Apple (AAPL), the world’s most valuable tech company, faces significant challenges as it gears up for the launch of its fiscal fourth-quarter report. With the company’s success closely tied to the performance of its iPhone lineup, particularly the latest models, the health of the new iPhone cycle is a pressing concern. As Apple seeks to establish a foothold in the burgeoning artificial intelligence (AI) market, the current data suggests that the iPhone 16 family may not be selling as well as anticipated.
Recent data points, including shorter shipping times and earnings reports from major wireless carriers, have raised red flags regarding consumer interest in the iPhone 16. Brandon Nispel from KeyBanc Capital Markets downgraded Apple’s stock to a sell rating, citing information from AT&T, Verizon, and T-Mobile that indicates wireless upgrade rates in the U.S. dropped by 9% year-over-year in the third quarter. Nispel noted, “We think the data suggests a slow upgrade path,” emphasizing the challenges Apple faces in convincing customers to upgrade their devices.
Compounding the situation is the phased rollout of Apple’s first generative AI service, which further complicates the adoption of the new iPhone models. Apple Intelligence was launched on Monday, more than a month after the iPhone 16 began shipping. This gradual introduction of AI features throughout the next year could slow down the typical upgrade cycle for the iPhone 16, as noted by Krish Sankar of TD Cowen. He remarked in a client note that the gradual rollout of AI capabilities could hinder a more pronounced upgrade cycle.
These concerns have had a notable impact on Apple’s stock performance, which has risen less than 5% since the iPhone 16 launch event in early September. This increase is notably lower than the gains seen by other major technology companies and the broader S&P 500 index during the same period.
Historically, Apple has navigated through sluggish iPhone cycles, primarily due to the maturation of its business model and the increasing time consumers are waiting between upgrades. However, the hardware-centric nature of Apple’s business model means that its devices are essential for accessing its generative AI services, with the iPhone being the most crucial among them. Customers need to be willing to pay a premium for these devices; only the iPhone 15 and 16 models are compatible with Apple Intelligence, and these models carry an average price tag of just over $1,000, depending on memory configurations.

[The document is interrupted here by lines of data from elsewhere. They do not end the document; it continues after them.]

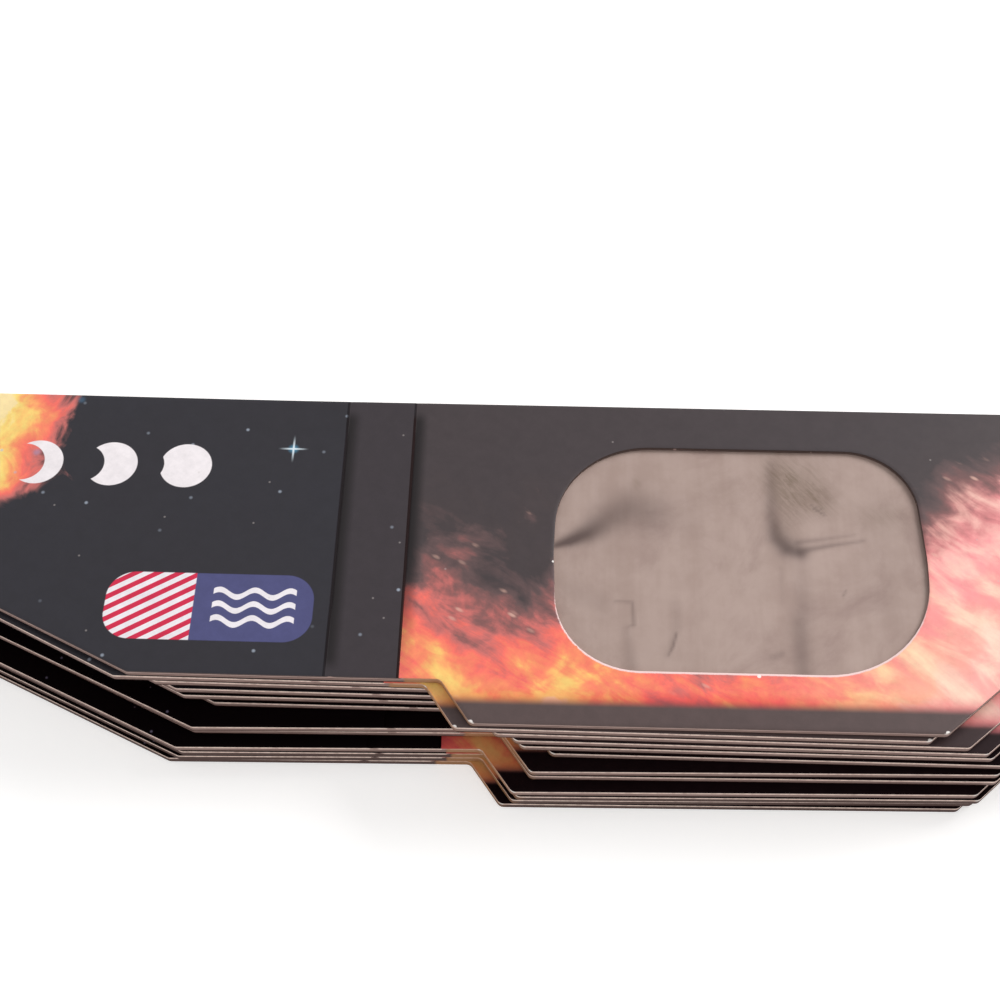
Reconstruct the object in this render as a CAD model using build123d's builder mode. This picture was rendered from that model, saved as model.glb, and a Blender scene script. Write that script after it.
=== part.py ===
from build123d import *
import math
import os

os.makedirs("parts", exist_ok=True)

# A loosely squared pile of flat card glasses, printed faces up.
# X runs along the glasses, +Y towards the brow edge, +Z up through the pile.
# The origin is on the underside of the lowest pair, in the middle of its bridge.

# Card stock and filter film
ply = 0.42                    # one thickness of card; a pair is a printed card on a liner
film_thickness = 0.08
film_overlap = 3.0            # film beyond the window, trapped between the two cards
film_play = 0.02              # left above the film in its pocket
pocket_play = 0.3             # left round the film in its pocket
pile_air = 0.16               # air between one pair and the next

# Front panel
front_height = 38.0
window_width = 38.1
window_side_radius = 24.0     # the short ends of a window bulge a little
window_bulge = 0.5
window_corner_shares = [0.375, 0.277, 0.42, 0.315]  # of its height; outer, inner, inner, outer
window_gap = 28.5             # card between the two windows, over the nose
brow_margin = 5.3             # card above a window
chin_margin = 6.0             # card below a window
crease_margin = 14.5          # card between a window and the inner crease

# Scored creases between the front, the hinge strip and the arm
strip_width = 7.25
score_width = 1.3
score_depth = 0.2

# Nose notch
notch_width = 28.6
notch_shoulder_width = 11.8
notch_shoulder_rise = 7.4
notch_top_width = 8.4
notch_depth = 13.5
notch_shoulder_radius = 4.0
notch_top_radius = 3.2

# Arms
step_rise = 4.6               # the arms' lower edge lies this far above the front's
step_inset = 3.55             # the lower edge steps up this far inside the inner crease
step_run = 3.1
taper_start = 20.0            # beyond the outer crease
taper_angle = 26.0
band_height = 16.0
arm_reach = 103.7             # outer crease to the corner that the crook rounds off
crook_angle = 58.0
crook_length = 30.2
tip_width = 13.0
crook_radius = 32.0
tip_radius = 6.0
ear_radius = 12.0
taper_end_radius = 15.0
corner_radius = 0.8           # the die leaves every small corner slightly round
chord_turn = 26.0             # degrees; the lower pairs repeat, so chords take the place of arcs

# How loosely the pile is squared, from the lowest pair up
slip_across = 5.4
slip_back = 2.76
slip_across_shares = [0.0, 0.2, 0.3, 0.21, 0.56, 0.54, 1.0, 0.45, 0.34, -0.02, -0.76, -0.49]
slip_back_shares = [0.0, 0.12, 0.05, 0.1, 0.44, 0.58, 0.65, 0.75, 0.74, 0.78, 0.84, 1.0]
turns = [0.81, 1.13, 0.99, 1.06, 0.72, 1.08, -0.22, -0.18, -0.33, -0.43, -0.32, 0.0]

overrun = 1.0                 # every cut runs this far past what it cuts

# Places that follow from the sizes
top_edge = front_height / 2
front_bottom = -front_height / 2
arm_bottom = front_bottom + step_rise
band_bottom = top_edge - band_height
window_height = front_height - brow_margin - chin_margin
window_x = window_gap / 2 + window_width / 2
window_y = top_edge - brow_margin - window_height / 2
inner_crease_x = window_gap / 2 + window_width + crease_margin
outer_crease_x = inner_crease_x + strip_width
pitch = 2 * ply + pile_air
pocket_depth = film_thickness + film_play


def card_outline():
    """Whole outline of one flat pair, both arms unfolded."""
    down = Vector(math.cos(math.radians(crook_angle)), -math.sin(math.radians(crook_angle)))
    inward = Vector(down.Y, -down.X)
    crook = Vector(outer_crease_x + arm_reach, top_edge)
    tip_outer = crook + down * crook_length
    tip_inner = tip_outer + inward * tip_width
    ear = tip_inner - down * ((band_bottom - tip_inner.Y) / -down.Y)
    taper_run = (band_bottom - arm_bottom) / math.tan(math.radians(taper_angle))
    step_top_x = inner_crease_x - step_inset
    notch_top = front_bottom + notch_depth
    corners = [
        (crook, crook_radius),
        (tip_outer, tip_radius),
        (tip_inner, tip_radius),
        (ear, ear_radius),
        ((outer_crease_x + taper_start + taper_run, band_bottom), taper_end_radius),
        ((outer_crease_x + taper_start, arm_bottom), corner_radius),
        ((step_top_x, arm_bottom), corner_radius),
        ((step_top_x - step_run, front_bottom), corner_radius),
        ((notch_width / 2, front_bottom), corner_radius),
        ((notch_shoulder_width / 2, front_bottom + notch_shoulder_rise), notch_shoulder_radius),
        ((notch_top_width / 2, notch_top), notch_top_radius),
    ]
    points = [(0, top_edge)] + [point for point, radius in corners] + [(0, notch_top)]
    with BuildSketch() as outline:
        with BuildLine():
            FilletPolyline(*points, radius=[radius for point, radius in corners])
            mirror(about=Plane.YZ)
        make_face()
    return outline.sketch


def window_outline():
    """The left window: two long edges, four unequal corners and gently bulged ends."""
    outer_x = -window_x - window_width / 2
    inner_x = -window_x + window_width / 2
    upper_y = window_y + window_height / 2
    lower_y = window_y - window_height / 2
    points = [
        (outer_x + window_bulge, upper_y),
        (inner_x - window_bulge, upper_y),
        (inner_x, window_y),
        (inner_x - window_bulge, lower_y),
        (outer_x + window_bulge, lower_y),
        (outer_x, window_y),
    ]
    corners = [window_height * share for share in window_corner_shares]
    radii = corners[:2] + [window_side_radius] + corners[2:] + [window_side_radius]
    with BuildSketch() as window:
        with BuildLine():
            FilletPolyline(*points, radius=radii, close=True)
        make_face()
    return window.sketch


def in_chords(shape):
    """The same shape with each arc cut into chords, for the cards that repeat."""
    with BuildSketch() as plain:
        with BuildLine():
            for edge in shape.edges():
                round_edge = edge.geom_type == GeomType.CIRCLE
                turn = math.degrees(edge.length / edge.radius) if round_edge else 0
                chords = max(1, round(turn / chord_turn))
                Polyline(*[edge @ (step / chords) for step in range(chords + 1)])
        make_face()
    return plain.sketch


def both_sides(shape):
    """The same shape, and its mirror image on the right."""
    with BuildSketch() as pair:
        add(shape)
        mirror(about=Plane.YZ)
    return pair.sketch


def score_profile():
    """Section of one scored crease, pressed into the printed face."""
    with BuildSketch(Plane.XZ) as score:
        with BuildLine():
            Polyline((-score_width / 2, 0), (0, -score_depth), (score_width / 2, 0),
                     (score_width / 2, score_depth), (-score_width / 2, score_depth), close=True)
        make_face()
    return score.sketch


outline = card_outline()
window = window_outline()
chord_outline = in_chords(outline)
windows = both_sides(window)
chord_windows = both_sides(in_chords(window))
score = score_profile()
window_places = [(-window_x, window_y), (window_x, window_y)]
crease_places = [-outer_crease_x, -inner_crease_x, inner_crease_x, outer_crease_x]


def pair_plane(level, height):
    """Plane of one pair in the pile, this far above its own underside."""
    turn = math.radians(turns[level])
    place = (slip_across * slip_across_shares[level],
             slip_back * slip_back_shares[level],
             level * pitch + height)
    return Plane(origin=place, x_dir=(math.cos(turn), math.sin(turn), 0), z_dir=(0, 0, 1))


def whole_card():
    """One flat card with its windows cut out."""
    with BuildSketch() as shape:
        add(chord_outline)
        add(chord_windows, mode=Mode.SUBTRACT)
    return shape.sketch


def panel(first_x, last_x):
    """The part of a card that lies between two creases, or beyond one."""
    with BuildSketch() as shape:
        add(outline)
        add(windows, mode=Mode.SUBTRACT)
        with Locations(((first_x + last_x) / 2, 0)):
            Rectangle(last_x - first_x, front_height + overrun, mode=Mode.INTERSECT)
    return shape.sketch


def make_liner(name, level, shape, pockets):
    """Lower card of a pair, with a shallow pocket for each film."""
    with BuildPart() as liner:
        with BuildSketch(pair_plane(level, 0)):
            add(shape)
        extrude(amount=ply)
        if pockets:
            with BuildSketch(pair_plane(level, ply)):
                with Locations(*window_places):
                    Rectangle(window_width + 2 * (film_overlap + pocket_play),
                              window_height + 2 * (film_overlap + pocket_play))
            extrude(amount=-pocket_depth, mode=Mode.SUBTRACT)
    liner.part.label = name
    export_step(liner.part, f"parts/{name}.step")


def make_card(name, level, shape, creases):
    """Printed upper card of a pair, scored where it folds."""
    face = pair_plane(level, 2 * ply)
    with BuildPart() as card:
        with BuildSketch(pair_plane(level, ply)):
            add(shape)
        extrude(amount=ply)
        for crease_x in creases:
            across = Plane(origin=face.from_local_coords((crease_x, front_height, 0)),
                           x_dir=face.x_dir, z_dir=-face.y_dir)
            with BuildSketch(across):
                add(score)
            extrude(amount=2 * front_height, mode=Mode.SUBTRACT)
    card.part.label = name
    export_step(card.part, f"parts/{name}.step")


def make_film(name, level, side):
    """One flat sheet of filter film, lying in its pocket."""
    with BuildPart() as film:
        with BuildSketch(pair_plane(level, ply - pocket_depth)):
            with Locations((side * window_x, window_y)):
                Rectangle(window_width + 2 * film_overlap, window_height + 2 * film_overlap)
        extrude(amount=film_thickness)
    film.part.label = name
    export_step(film.part, f"parts/{name}.step")


# The lower pairs lie unfolded and are held by the pile
top_level = len(turns) - 1
lower_card = whole_card()
for level in range(top_level):
    pair = f"pair_{level + 1:02d}"
    make_liner(f"{pair}_liner", level, lower_card, True)
    make_card(f"{pair}_card", level, lower_card, crease_places)
    make_film(f"{pair}_left_film", level, -1)
    make_film(f"{pair}_right_film", level, 1)

# The top pair folds at its four creases
top_front = panel(-inner_crease_x, inner_crease_x)
make_liner("top_front_liner", top_level, top_front, True)
make_card("top_front_card", top_level, top_front, crease_places[1:3])
make_film("top_left_film", top_level, -1)
make_film("top_right_film", top_level, 1)

arm_end = outer_crease_x + arm_reach + crook_length
for side, near, far in (("left", -inner_crease_x, -outer_crease_x),
                        ("right", inner_crease_x, outer_crease_x)):
    strip = panel(min(near, far), max(near, far))
    make_liner(f"top_{side}_strip_liner", top_level, strip, False)
    make_card(f"top_{side}_strip_card", top_level, strip, [near, far])
    end = math.copysign(arm_end, far)
    arm = panel(min(far, end), max(far, end))
    make_liner(f"top_{side}_arm_liner", top_level, arm, False)
    make_card(f"top_{side}_arm_card", top_level, arm, [far])

print(f"pile of {len(turns)} pairs, {len(turns) * pitch - pile_air:.2f} mm thick, "
      f"creases at {inner_crease_x:.2f} and {outer_crease_x:.2f} mm")
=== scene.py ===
import bpy
import math
from mathutils import Matrix, Vector, noise


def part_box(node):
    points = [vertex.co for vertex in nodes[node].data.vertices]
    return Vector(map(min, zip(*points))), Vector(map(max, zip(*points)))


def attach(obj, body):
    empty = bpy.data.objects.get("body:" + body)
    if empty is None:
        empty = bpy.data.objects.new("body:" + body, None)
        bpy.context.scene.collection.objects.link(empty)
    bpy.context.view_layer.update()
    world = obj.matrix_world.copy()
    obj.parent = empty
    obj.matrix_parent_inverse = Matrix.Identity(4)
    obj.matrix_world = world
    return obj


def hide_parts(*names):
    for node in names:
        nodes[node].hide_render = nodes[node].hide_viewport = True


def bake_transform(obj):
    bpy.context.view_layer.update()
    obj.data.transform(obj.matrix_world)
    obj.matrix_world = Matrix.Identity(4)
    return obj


# A loosely squared pile of card eclipse glasses. The top pair folds, the others only lift off.
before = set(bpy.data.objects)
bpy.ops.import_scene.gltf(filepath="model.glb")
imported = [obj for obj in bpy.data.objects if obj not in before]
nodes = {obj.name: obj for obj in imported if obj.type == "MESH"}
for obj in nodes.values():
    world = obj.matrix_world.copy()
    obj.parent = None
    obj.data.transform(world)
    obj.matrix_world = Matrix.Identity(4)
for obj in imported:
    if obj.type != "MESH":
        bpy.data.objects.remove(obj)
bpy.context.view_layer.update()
mm = 0.001
print("frame loaded:", len(nodes), "nodes")


# small helpers for working in edit mode without a window

def clamped(value):
    return max(0.0, min(1.0, value))


def deselectAll():
    bpy.ops.object.select_all(action="DESELECT")


def makeActive(piece):
    deselectAll()
    piece.select_set(True)
    bpy.context.view_layer.objects.active = piece


def enterEdit():
    bpy.ops.object.mode_set(mode="EDIT")


def leaveEdit():
    bpy.ops.object.mode_set(mode="OBJECT")


def clearSelection(piece, kind):
    makeActive(piece)
    enterEdit()
    bpy.ops.mesh.select_mode(type=kind)
    bpy.ops.mesh.select_all(action="DESELECT")
    leaveEdit()


def selectFaces(piece, wanted):
    clearSelection(piece, "FACE")
    for face in piece.data.polygons:
        face.select = wanted(face)
    enterEdit()


def selectEdges(piece, wanted):
    clearSelection(piece, "EDGE")
    normals = {}
    for face in piece.data.polygons:
        for key in face.edge_keys:
            normals.setdefault(key, []).append(face.normal)
    for edge in piece.data.edges:
        edge.select = wanted(normals.get(edge.key, []))
    enterEdit()


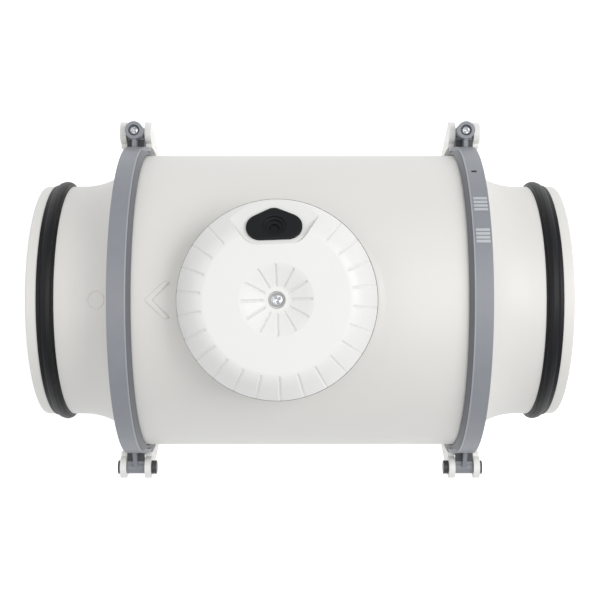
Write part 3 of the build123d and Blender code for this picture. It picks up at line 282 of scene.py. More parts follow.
class Palette:
    """Every finish of the fan, by what it is and how its surface was made."""

    # Spark-eroded ABS: a warm white satin skin with a very fine even grain
    CASING_ABS = Finish("moulded_abs_warm_white", "white_plastic", "#DDDBD6", "#E2E0DB", 0.46, 0.55, 0.02)
    # Polished-tool ABS: the cover's face is a little brighter and smoother than the body
    COVER_ABS = Finish("moulded_abs_cover_white", "white_plastic", "#E3E2DF", "#E7E6E3", 0.38, 0.9, 0.008)
    # Bright ABS of the bracket's uprights, the same grain with more light in it
    BRACKET_ABS = Finish("moulded_abs_bracket_white", "white_plastic", "#E9E8E4", "#EEEDEA", 0.42, 0.6, 0.015)
    # Glass-filled nylon: a cool mid grey, slightly mottled where the fibres lie near the skin
    CLAMP_NYLON = Finish(
        "glass_filled_nylon_grey", "grey_plastic", "#85888D", "#8D9095", 0.44, 0.7, 0.02, 9.0
    )
    # The same nylon on the band's side, a darker grey as painted shade where the steep flank turns from the
    # light
    SHADED_FLANK_NYLON = Finish(
        "glass_filled_nylon_side_grey", "grey_plastic", "#67696D", "#6F7175", 0.55, 0.9, 0.03, 9.0
    )
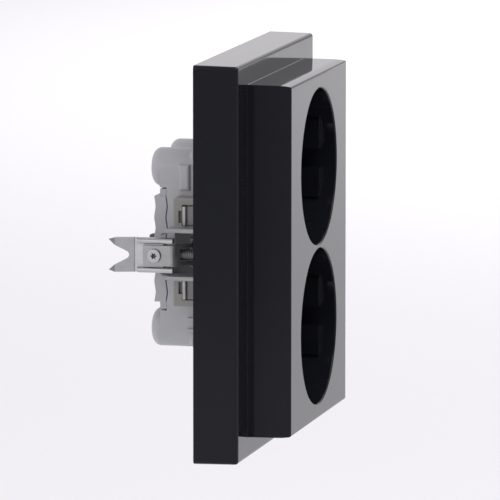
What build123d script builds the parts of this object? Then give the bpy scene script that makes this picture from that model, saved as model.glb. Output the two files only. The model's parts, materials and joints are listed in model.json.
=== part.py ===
from build123d import *
import math
import os

# Double earthed wall socket for one round wall box, in millimetres.
# The origin is the middle of the wall plane. The front looks towards -Y,
# what goes into the wall box reaches towards +Y, +X is right and +Z is up.

# Outer frame
FRAME_SIDE_BORDER = 11.0
FRAME_END_BORDER = 5.95
FRAME_DEPTH = 11.8
FRAME_WALL = 2.2
FRAME_FACE = 2.0
FRAME_DRAFT_DEG = 1.0
FRAME_CORNER = 1.0
FRAME_EDGE = 0.9
COLLAR_WALL = 1.6
LEDGE_WIDTH = 2.6
LEDGE_THICKNESS = 1.4
LEDGE_TO_WALL = 3.6
RIB_THICKNESS = 1.2
RIB_INSET = 4.4
RIB_ROWS = (-30.0, -10.0, 10.0, 30.0)
RIB_COLUMNS = (-20.0, 0.0, 20.0)

# Cover with its two wells
COVER_WIDTH = 64.0
COVER_WALL = 1.8
COVER_SLOPE = 0.026
COVER_END_SLOPE = 0.008
COVER_GAP = 0.15
COVER_CROWN_DEPTH = 3.4
COVER_CROWN_DROP = 0.3
COVER_EDGE = 0.55
WELL_DIAMETER = 41.0
WELL_BRIDGE = 1.2
WELL_MARGIN = 4.1
WELL_DEPTH = 17.5
WELL_WALL = 1.6
WELL_FLOOR = 2.0
WELL_RIM_EDGE = 0.4
SHOULDER_DEPTH = 3.6
SHOULDER_INNER = 2.6
SHOULDER_OUTER = 10.3
SHOULDER_START = 4.0
PIN_DIAMETER = 4.8
PIN_SPACING = 19.0
PIN_HOLE_DIAMETER = 5.9
PIN_LEAD_IN = 0.6
CLIP_SLOT_WIDTH = 7.4
CLIP_SLOT_PLAY = 0.3
FLOOR_BOSS_DIAMETER = 8.6

# Cover screws
SCREW_DIAMETER = 3.0
SCREW_HEAD_DIAMETER = 6.0
SCREW_HEAD_HEIGHT = 1.6
SCREW_LENGTH = 8.4
SCREW_SINK = 0.2
SCREW_CLEARANCE = 0.4
THREAD_CLEARANCE = 0.05
SLOT_CUT_WIDTH = 0.8
SLOT_CUT_DEPTH = 0.9
SLOT_CUT_REACH = 0.36
SHORT_SLOT_SHARE = 0.7
COUNTERSINK_DEG = 45
SCREW_HEAD_RIM = 0.3
SCREW_END_CHAMFER = 0.4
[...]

In contrast, Apple’s competitors can distribute AI features across a broader user base without such high costs. For example, Meta Platforms, Facebook’s parent company, recently launched its Meta AI assistant free of charge in more than a dozen countries, leveraging its extensive base of nearly 3.3 billion daily active users.
As AI capabilities transition from cloud services to “edge” devices like smartphones and PCs, Apple is in a favorable position as a leading manufacturer of such products. However, questions remain about whether current AI smartphones can deliver powerful experiences. Jefferies analyst Edison Lee highlighted some limitations, noting that unlike AI servers, smartphones lack the high-speed memory and advanced packaging technology necessary for rapid data transfer, thereby restricting their AI capabilities. He also downgraded Apple’s shares to hold, cautioning against expecting a rapid smartphone replacement cycle driven by AI advancements.
Despite the recent struggles, Apple’s stock has shown resilience, increasing nearly 36% over the past year, outperforming competitors like Microsoft and Alphabet (Google’s parent company), which have been aggressive in adopting generative AI. Currently, Apple shares are trading at over 31 times projected earnings for the next four quarters, representing a 20% premium compared to the stock’s five-year average, according to data from FactSet.
However, the stock is still vulnerable if the iPhone 16 does not meet sales expectations. The upcoming earnings report will reflect just over a week of sales for the new models, which is typical for this period. Analysts are holding modest but not overly optimistic expectations, with projections indicating that iPhone revenue grew by 3% year-over-year in the September quarter, mirroring the results from the same period last year.
A critical focus will be on what Apple communicates regarding expectations for the quarter ending in December. The company no longer provides specific financial forecasts, but analysts anticipate that iPhone revenue will grow by 5% year-over-year, reaching approximately $73.2 billion, according to consensus estimates from Visible Alpha.
Investors will also be on the lookout for indications that Apple might adjust its production plans. Erik Woodring from Morgan Stanley stated, “To be clear, we have not heard of any iPhone build cuts in our checks, but after a month of tracking iPhone 16 demand indicators, we’d characterize iPhone demand as mixed.” Woodring remains optimistic about Apple’s future, suggesting the company is well-positioned to emerge as a leader in Edge AI over the next 12 months.
Apple may require additional time to solidify this position and validate the market’s expectations regarding its AI initiatives and iPhone sales performance. The success of the iPhone 16 cycle will be pivotal in determining the company’s trajectory in the competitive landscape of technology and AI.